Problem is I just discovered I CANNOT kill this thing.
I'm no saying I want to set it free, it must die. Even if I wanted to do such ridiculous thing, there's no way to get the glue off its body; and even if it were possible I wouldn't want this disgusting creature to go and breed all over the neighbors home. There's no logic that can be applied to be merciful this time, IT MUST DIE.
I'm 5,9" and pretty much nothing scares me, that isn't the case either. I don't understand what's keeping me from exterminating this rat. I'm not your typical princess, I usually kill spiders for my husband because he's too afraid they're gonna jump on him. I'm not even particularly feminine for a woman. I feel like I can only describe this as not being able to hurt anything right now. It's physically impossible for me at this moment to approach with this intention, especially since it starts shrieking desperately every time I get close or if it even sees me and what's more I'm feeling empathy towards this crawler.
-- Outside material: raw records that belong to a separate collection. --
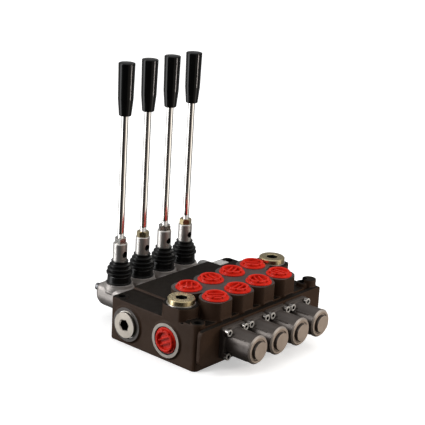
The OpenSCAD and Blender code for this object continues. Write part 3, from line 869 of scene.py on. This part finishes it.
def rubber_boot():
    """Bellows: sleeve on the seat, three soft folds, and a tight neck."""
    outside = [(14.5, SEAT_Z, 0), (14.8, SEAT_Z + 0.3), (14.8, SEAT_Z + 1.6), (14.2, SEAT_Z + 2.2),
               (13.9, 56.6), (13.2, 57.6), (15.5, 59.6), (15.6, 61.6), (12.2, 63.3), (14.5, 64.9),
               (14.5, 66.4), (10.6, 67.9), (12.3, 69.4), (12.2, 70.8), (9.8, 71.9), (9.8, 74.3),
               (10.4, 74.8), (10.2, 75.5, 0.2)]
    inside = [(8.6, 75.5, 0.2), (8.6, 70.9), (10.3, 70), (9.1, 68), (9.1, 67.2), (12.6, 65.8), (11.1, 64),
              (11.1, 62.8), (13.7, 61), (12.4, 59), (12.4, SEAT_Z, 0)]
    return lathe(softened(outside + inside, 0.5, 5, closed=True), RUBBER, 96)


boot = rubber_boot()
for i in SECTIONS:
    made = piece(f"boot_{i}", moved(boot, at(LEVER_X, ROW_Y[i])),
                 replaces=[f"rubber_boot_{i}"], rides=False)
    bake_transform(made)


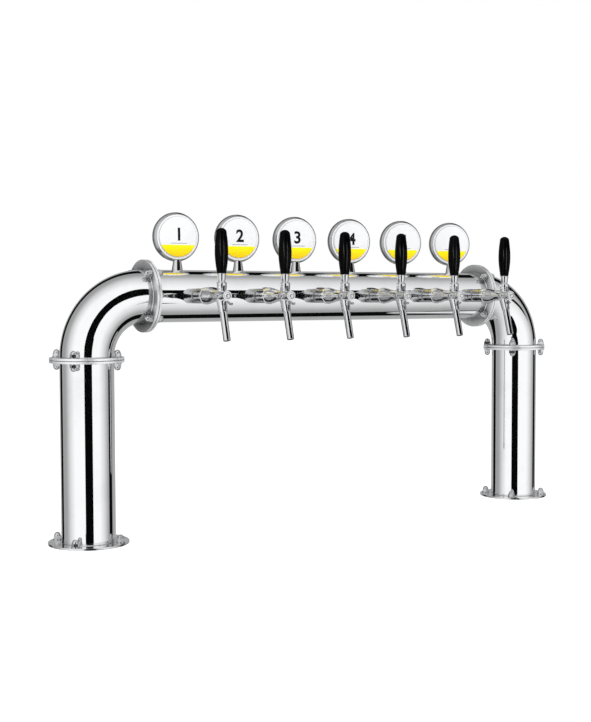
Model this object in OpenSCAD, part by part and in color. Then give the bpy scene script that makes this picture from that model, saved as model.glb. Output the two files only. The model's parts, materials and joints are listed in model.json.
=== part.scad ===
// Flanged-pipe bridge tower with a row of draught taps and lit signs.
// Millimetres. +X runs along the crossbar, the taps face -Y, +Z is up.
// The origin lies on the counter, midway between the two leg axes.

/* [Pipework] */
// Outside diameter of the pipe
pipe_d = 101.6; // [101.6:0.2:106]
// Wall of the pipe
pipe_wall = 2; // [1.5:0.5:3]
// Distance between the two leg axes
leg_span = 1060; // [1050:10:1300]
// Height of the crossbar's axis over the counter
axis_h = 465; // [420:5:600]
// Radius of the elbows on the pipe's axis
bend_r = 115; // [110:1:130]

/* [Flanges] */
// Diameter of the flanges between the pipes
flange_d = 140; // [138:1:160]
// Thickness of each flange
flange_t = 4.6; // [4:0.2:8]
// Bolt circle of the flanges
flange_pcd = 122; // [121:0.5:124]
// Diameter of the base plates
base_d = 152; // [150:1:180]
// Thickness of the base plates
base_t = 4; // [3:0.5:8]
// Bolt circle of the base plates
base_pcd = 127; // [124:0.5:132]

/* [Taps] */
// How many taps, half of them fed through each leg
tap_count = 6; // [2:2:6]
// Distance between neighbouring taps
tap_pitch = 136; // [125:1:148]
// Distance from the crossbar's axis to the handles' axis
tap_reach = 180; // [178:1:190]
// Radius of the tap's body at the handle
body_r = 10.8; // [10.6:0.1:12]
// Radius of the bulb behind the flow control
bulb_r = 16; // [15:0.5:18]
// How far the handle tips forward
throw_deg = 32; // [20:1:32]
// Forward lean of the spout
spout_lean = 15; // [10:1:20]
// Length of the spout, from the body's axis to its mouth
spout_len = 85; // [70:1:95]

/* [Handles] */
// Greatest radius of the grip
grip_r = 12.5; // [11:0.5:14]
// Length of the grip below its dome
grip_len = 74; // [60:1:90]

/* [Lit signs] */
// Radius of the sign's housing
sign_r = 48; // [44:1:52]
// Height of the sign's centre over the crossbar's axis
sign_rise = 115; // [112:1:125]
// How far the first sign is turned towards the left leg, in degrees
first_turn = 3; // [-20:1:20]
// How far the last sign is turned towards the left leg, in degrees
last_turn = 15; // [-20:1:20]

/* [Hidden] */
$fn = 96;
pipe_r = pipe_d / 2;
bore_r = pipe_r - pipe_wall;
leg_x = leg_span / 2;
tangent = 4;                          // straight pipe between a flange face and its bend
joint_z = axis_h - bend_r - tangent;  // joint between a leg and its elbow
joint_x = leg_x - bend_r - tangent;   // joint between an elbow and the crossbar
gasket_t = 0.8;
face_gap = gasket_t / 2;
edge = 0.5;                           // broken edges
bolt_count = 4;
hole_r = 4.5;                         // clearance holes for M8
m8_r = 4;
washer_t = 1.4;
nut_flats = 13;
nut_h = 13;
nut_hex_h = 6;
nut_bore = 9.5;

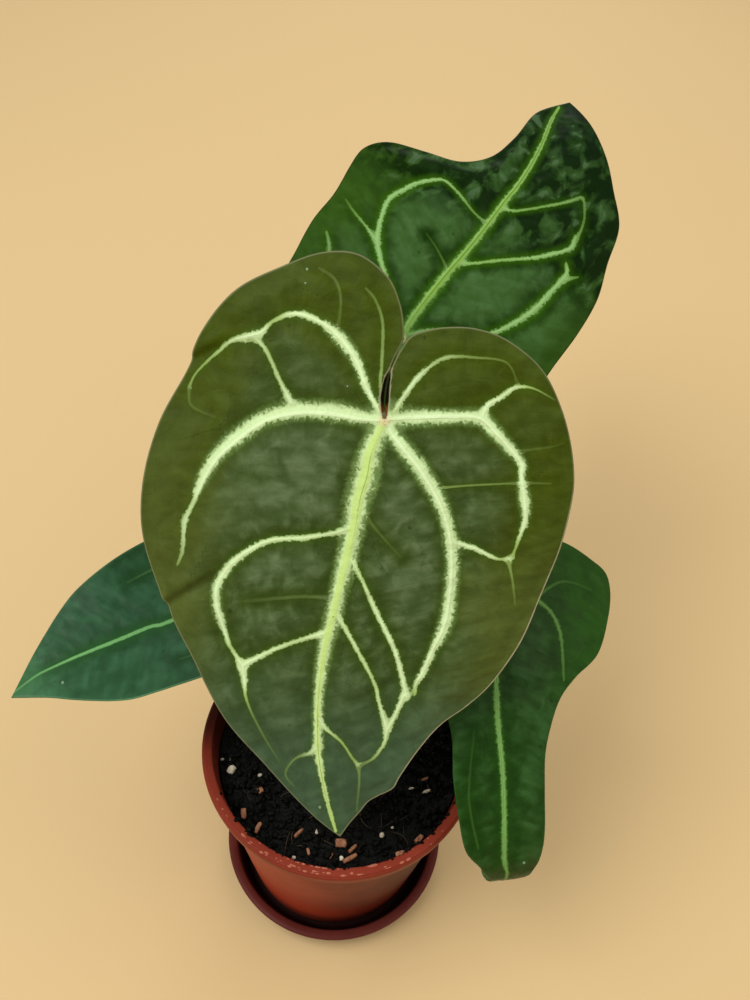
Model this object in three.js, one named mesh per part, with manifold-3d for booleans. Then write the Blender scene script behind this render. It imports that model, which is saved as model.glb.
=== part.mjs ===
// A velvet-leaved anthurium with four heart-shaped leaves, in a round nursery pot on a saucer.
// Millimetres, +Z up. The origin is the middle of the saucer's underside, on the pot's axis.
// The plant's front faces -Y. Every leaf is laid out flat first: a runs from the place where the
// stalk joins towards the tip (negative in the two lobes), and b runs to the leaf's own left.

import * as THREE from 'three';
import { mergeVertices } from 'three/addons/utils/BufferGeometryUtils.js';
import Module from 'manifold-3d';

const wasm = await Module();
wasm.setup();

// Driving dimensions
const GAP = 0.3;

const POT_RIM_RADIUS = 60;
const POT_TOP = 108;
const POT_RIM_BAND = 9.4;
const POT_RIM_TAPER = 1.4;
const POT_RIM_LEDGE = 3;
const POT_RIM_WIDTH = 4.7;
const POT_BASE_RADIUS = 42;
const POT_WALL = 2;
const POT_FLOOR = 2.4;
const POT_FOOT = 1.2;
const DRAIN_HOLES = 6;
const DRAIN_HOLE_RADIUS = 4;
const DRAIN_CIRCLE_RADIUS = 25;
const ROUND_SIDES = 44;

const SAUCER_RADIUS = 53.2;
const SAUCER_BASE_RADIUS = 46;
const SAUCER_HEIGHT = 13.7;
const SAUCER_FLOOR = 2.5;
const SAUCER_WALL = 1.8;
const SAUCER_LIP_WIDTH = 4.5;
const SAUCER_LIP_HEIGHT = 3;

const SOIL_TOP = 97;
const SOIL_LUMPS = 1.3;
const SOIL_SECTORS = 30;
const BARK_CHIPS = 20;
const PERLITE_BITS = 14;

const CROWN_FOOT = 84;
const CROWN_FOOT_RADIUS = 9;
const CROWN_RADIUS = 11;
const CROWN_TOP = 116;
const STALK_RADIUS = 2.4;
const STALK_SIDES = 8;
const STALK_STEPS = 12;
const STALK_SOCKET = 4;
const JOINT_RADIUS = 2.8;
const JOINT_BOSS_RADIUS = 3.2;
const JOINT_BOSS_DEPTH = 2.2;
const JOINT_BOSS_RISE = 1.2;

const BLADE_MIDDLE = 1.1;
const BLADE_MARGIN = 0.7;
const RAYS_A_SIDE = 14;
const RINGS = [0.2, 0.45, 0.7, 0.88, 1];
const RIB_STEP = 14;
const MAIN_RIB = { width: 1.7, rise: 1.0, depth: 2.0, end: 0.5 };
const SIDE_RIB = { width: 1.3, rise: 0.9, depth: 1.5, end: 0.55 };
const FINE_RIB = { width: 0.9, rise: 0.75, depth: 1.0, end: 0.7 };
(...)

Please don't laugh at me, I didn't expect this to happen, I never thought this could even become a problem I don't understand what's happening to me lately.
I'm too prideful to ask somebody else or to wait for my husband to come home from work, and I want to stop feeling like this because we set more traps and this situation will inevitably happen again, it's an old building and you can hear them inside the walls. I need to be able to dispose of them without much trouble, but mostly right now I want to kill it quick because I feel it suffering.